Hoy me he despertado habiendo vivido un día más de lo que lo hizo el emperador Carlos I. Hace poco visité el Monasterio de Yuste, lugar donde pasó sus últimos días, y fue allí dónde me di cuenta de lo cerca que estaba de cumplir los mismos días que quien ha sido uno de los hombres más poderosos de la historia. Es increíble cómo ha cambiado la vida y lo afortunados que somos ahora al poder vivir más años en mejores condiciones de quien en el siglo XVI tenía todo. No es casualidad que los primeros jubilados, los legionarios romanos, se retirasen a los 45 años mientras que hoy tenemos que esperar en España hasta los 66 años y cuatro meses… ¡y en Corea del Sur hasta los 72!

Pero más allá de esta casualidad vital, es impresionante el tremendo desapego que estamos cultivando respecto nuestra historia mientras algunas regiones de España se empeñan en maximizar cuando no en reinventar la suya. El imperio español ha sido el segundo más extenso de la historia, solo por detrás del británico, ocupando 20,5 millones de kilómetros cuadrados (o sea, 41 veces la superficie de la actual España). En su momento de máximo esplendor vivía en él algo más del 12% de la población mundial. Y nuestros gobernantes han decidido que esta etapa de la historia de España no merece la pena ser estudiada en bachillerato. Para los futuros bachilleres la historia comenzará en 1812, es decir, en plena decadencia de España. Penoso.

Ni los 58 años de Carlos I son comparables a los de hoy ni los actos y costumbres de hace siglos se pueden medir con la misma vara. Lo que hoy vemos normal no lo era hace unos años y viceversa. Si hasta 1981 hombres y mujeres no eran iguales legalmente en relación con el mundo financiero, si hasta 2005 no estaba autorizado el matrimonio entre personas del mismo género, ¿cómo nos atrevemos a opinar alegremente sobre lo que ocurrió hace 500 años?

España y Portugal son los responsables de haber unido el mundo. Gracias a la Corona española y a unos aventureros increíbles, Europa descubrió América y gran parte de Asia. Gracias a un portugués y a un español, Magallanes y Elcano, se tuvo la constancia de que la Tierra es redonda. Abrazamos con gran afán la leyenda negra de la conquista de América sin querer saber que esta tuvo su origen en un escritor neerlandés, Theodor de Bry, para fomentar la propaganda antiespañola con la que los países protestantes, como las Provincias Unidas e Inglaterra, querían debilitar al imperio español… para ser ellos las nuevas potencias dominantes. Tácticas de desinformación, auténticas fake news para debilitar al enemigo, nada más.

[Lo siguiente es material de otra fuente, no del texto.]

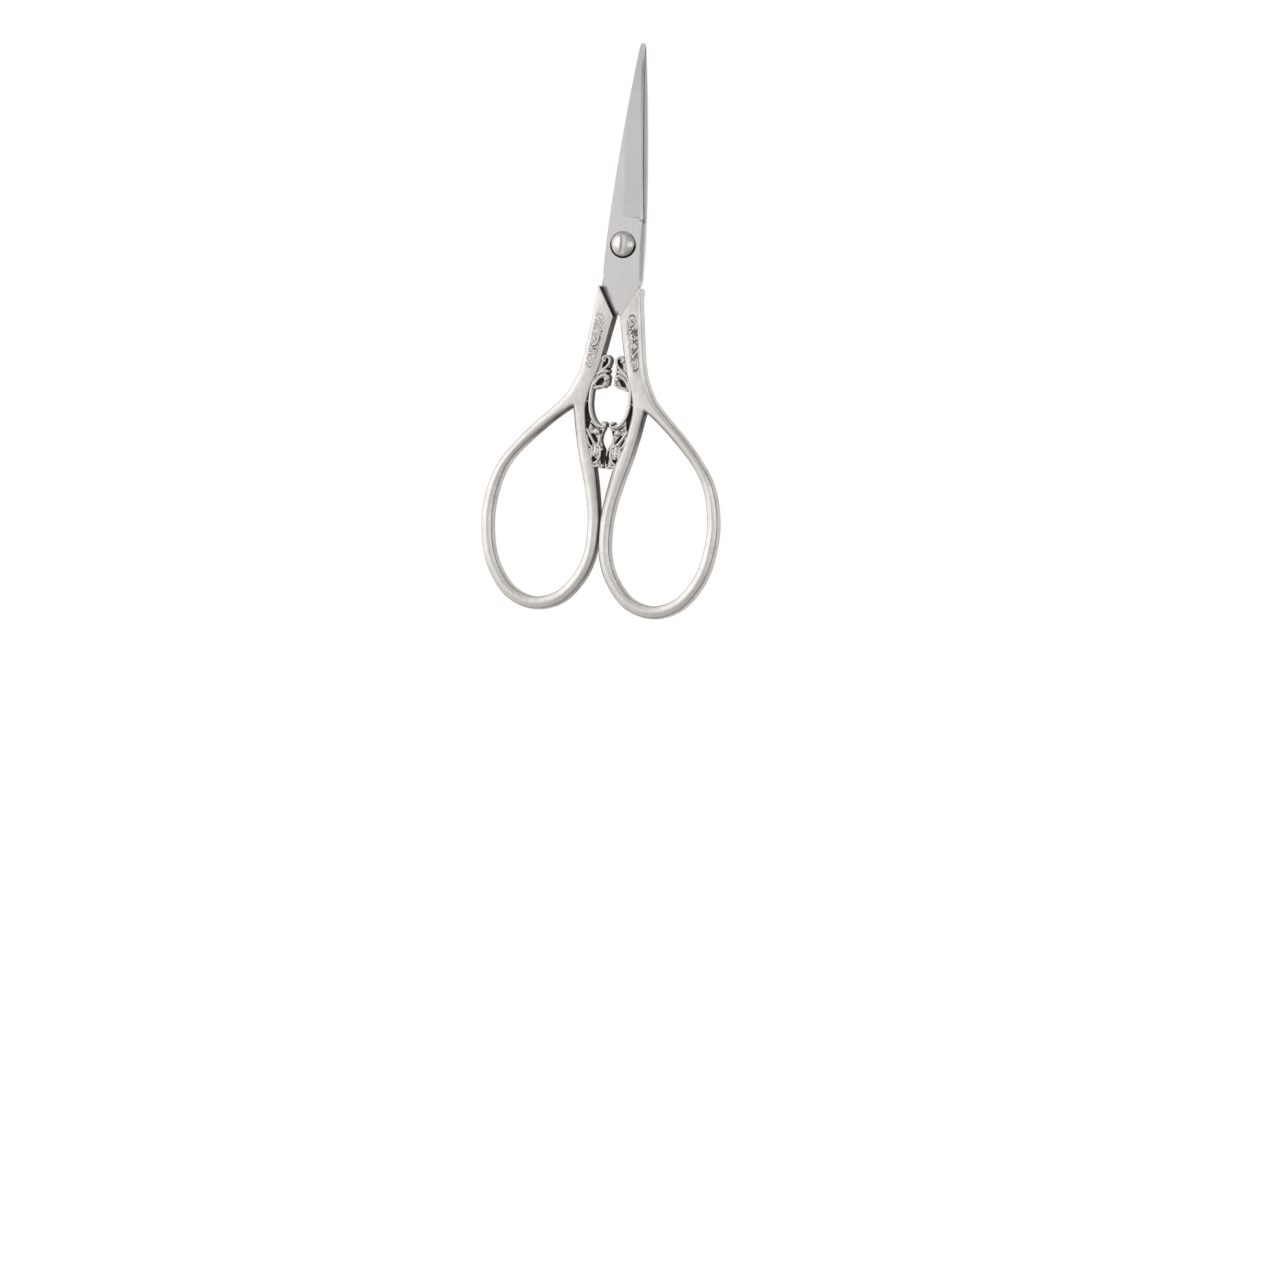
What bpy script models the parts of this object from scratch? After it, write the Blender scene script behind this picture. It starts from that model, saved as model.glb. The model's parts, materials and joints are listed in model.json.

El legado del imperio español es indiscutible, 500 millones de seres humanos tienen al español como su idioma nativo, siendo la segunda lengua más hablada tras el chino mandarín. Y 1.400 millones de personas se declaran católicos. Lengua y religión son pilares de toda cultura, lo que hace a la cultura española la más extendida del mundo, salvo las originarias de poblaciones hiperpobladas como China e India. Lamentablemente lo políticamente correcto es hablar mal de la lengua, la religión y cultura común, abrazando un indigenismo basado en el desconocimiento cuando no en mera manipulación histórica. Resulta que las costumbres caníbales de ciertas tribus o los sacrificios humanos eran más “civilizados” que expandir el evangelio.

Si Hernán Cortés, Pizarro u Orellana, por citar solo a tres descubridores, fuesen norteamericanos habría películas y series sobre sus hazañas para aburrir. Si fuesen franceses hubiesen tocado la gloria y sus restos estarían expuestos en un panteón de ilustres (panteón que a diferencia de Italia, Francia o Reino Unido no existe en España). Por ser españoles su memoria es mucho menos lucida que si no lo fuesen, aunque lo mismo ha ocurrido con el transcurso de los siglos con otros héroes como Churruca o Blas de Lezo o con los anónimos soldados de la mayoría de las batallas españolas, desde Trafalgar a Cuba o Filipinas, pasando por los propios tercios de Flandes. España no se caracteriza por respetar su memoria y menos por honrar a sus héroes.

Hacernos olvidar la historia, cuando no repudiarla, es, sin duda, una buena herramienta para la manipulación, ya lo decía Orwell con su Ministerio de la Verdad.